[Start INPUT MATERIAL]
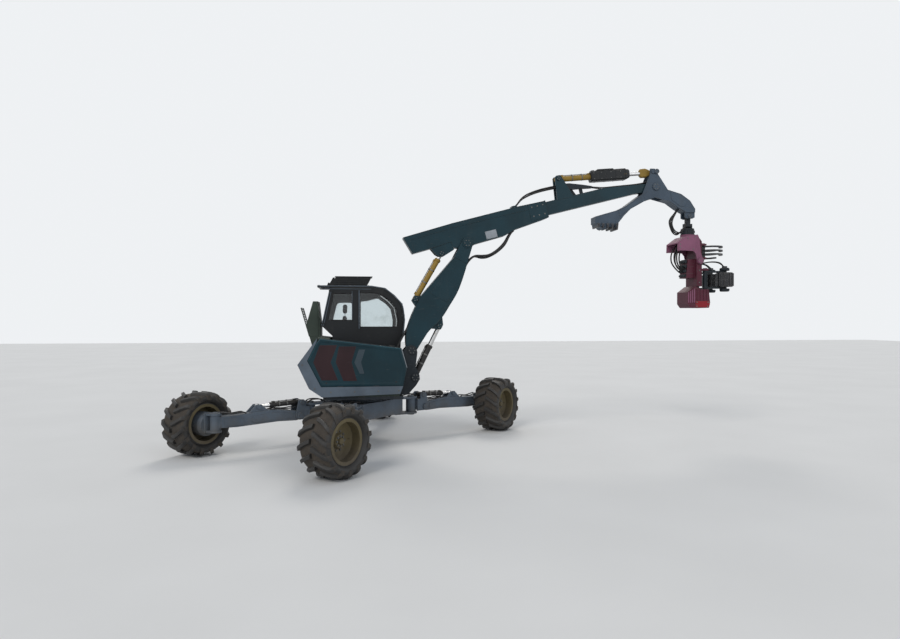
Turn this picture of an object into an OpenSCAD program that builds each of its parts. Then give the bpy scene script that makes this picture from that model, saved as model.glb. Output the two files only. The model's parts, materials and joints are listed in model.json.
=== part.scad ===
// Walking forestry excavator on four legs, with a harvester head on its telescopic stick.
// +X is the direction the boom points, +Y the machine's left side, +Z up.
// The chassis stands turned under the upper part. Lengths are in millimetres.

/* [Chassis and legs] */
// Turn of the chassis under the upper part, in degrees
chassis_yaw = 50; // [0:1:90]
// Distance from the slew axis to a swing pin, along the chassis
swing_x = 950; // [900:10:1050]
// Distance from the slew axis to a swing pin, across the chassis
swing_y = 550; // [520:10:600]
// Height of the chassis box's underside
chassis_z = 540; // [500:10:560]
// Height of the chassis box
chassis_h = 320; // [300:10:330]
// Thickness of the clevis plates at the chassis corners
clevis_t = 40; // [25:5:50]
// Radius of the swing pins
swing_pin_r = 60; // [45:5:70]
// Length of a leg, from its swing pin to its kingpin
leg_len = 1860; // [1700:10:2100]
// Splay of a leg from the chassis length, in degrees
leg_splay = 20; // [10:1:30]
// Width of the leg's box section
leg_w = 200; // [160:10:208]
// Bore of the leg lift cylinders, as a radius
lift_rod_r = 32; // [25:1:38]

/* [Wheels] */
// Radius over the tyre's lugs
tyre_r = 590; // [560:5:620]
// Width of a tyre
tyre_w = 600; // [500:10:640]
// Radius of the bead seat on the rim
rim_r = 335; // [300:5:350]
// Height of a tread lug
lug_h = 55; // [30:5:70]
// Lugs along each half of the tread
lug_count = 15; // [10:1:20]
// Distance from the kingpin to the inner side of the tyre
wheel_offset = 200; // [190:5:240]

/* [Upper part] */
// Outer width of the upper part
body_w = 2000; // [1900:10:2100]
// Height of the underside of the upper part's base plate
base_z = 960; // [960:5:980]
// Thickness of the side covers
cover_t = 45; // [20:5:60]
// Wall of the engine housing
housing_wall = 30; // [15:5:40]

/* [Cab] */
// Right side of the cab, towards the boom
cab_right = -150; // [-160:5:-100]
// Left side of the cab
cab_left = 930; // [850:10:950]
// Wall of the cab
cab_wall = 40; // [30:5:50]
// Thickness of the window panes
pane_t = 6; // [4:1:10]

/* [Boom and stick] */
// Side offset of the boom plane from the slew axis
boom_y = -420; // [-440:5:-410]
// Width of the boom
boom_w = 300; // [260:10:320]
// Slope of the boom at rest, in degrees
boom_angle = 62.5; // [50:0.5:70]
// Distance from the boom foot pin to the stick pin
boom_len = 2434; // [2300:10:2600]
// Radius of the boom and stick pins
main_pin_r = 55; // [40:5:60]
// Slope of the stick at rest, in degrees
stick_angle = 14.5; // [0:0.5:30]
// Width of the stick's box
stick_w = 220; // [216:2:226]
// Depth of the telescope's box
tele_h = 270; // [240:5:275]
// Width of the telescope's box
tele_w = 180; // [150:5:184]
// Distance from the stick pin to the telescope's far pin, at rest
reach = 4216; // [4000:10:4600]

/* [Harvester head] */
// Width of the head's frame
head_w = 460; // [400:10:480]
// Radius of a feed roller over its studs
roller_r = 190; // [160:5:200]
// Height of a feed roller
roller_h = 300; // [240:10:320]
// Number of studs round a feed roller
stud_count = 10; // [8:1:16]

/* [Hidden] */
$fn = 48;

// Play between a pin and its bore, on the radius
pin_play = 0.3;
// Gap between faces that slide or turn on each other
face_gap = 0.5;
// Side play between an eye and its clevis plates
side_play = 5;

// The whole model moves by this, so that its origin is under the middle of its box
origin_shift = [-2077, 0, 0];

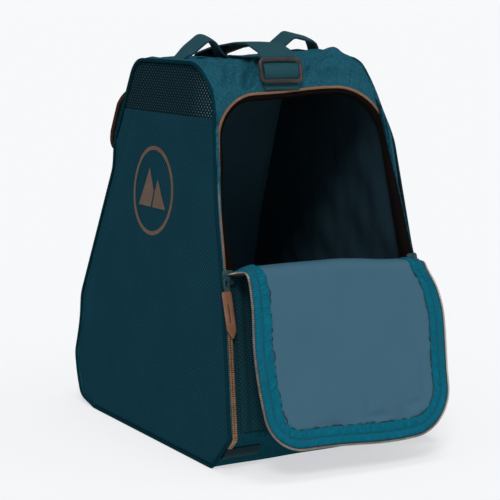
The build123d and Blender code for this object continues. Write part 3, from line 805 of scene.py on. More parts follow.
[End INPUT MATERIAL]
# [EXERCISE INSTRUCTIONS]
Using the listing, say how many lines include the word "this", and add nothing else.

# [TASK RESPONSE]
3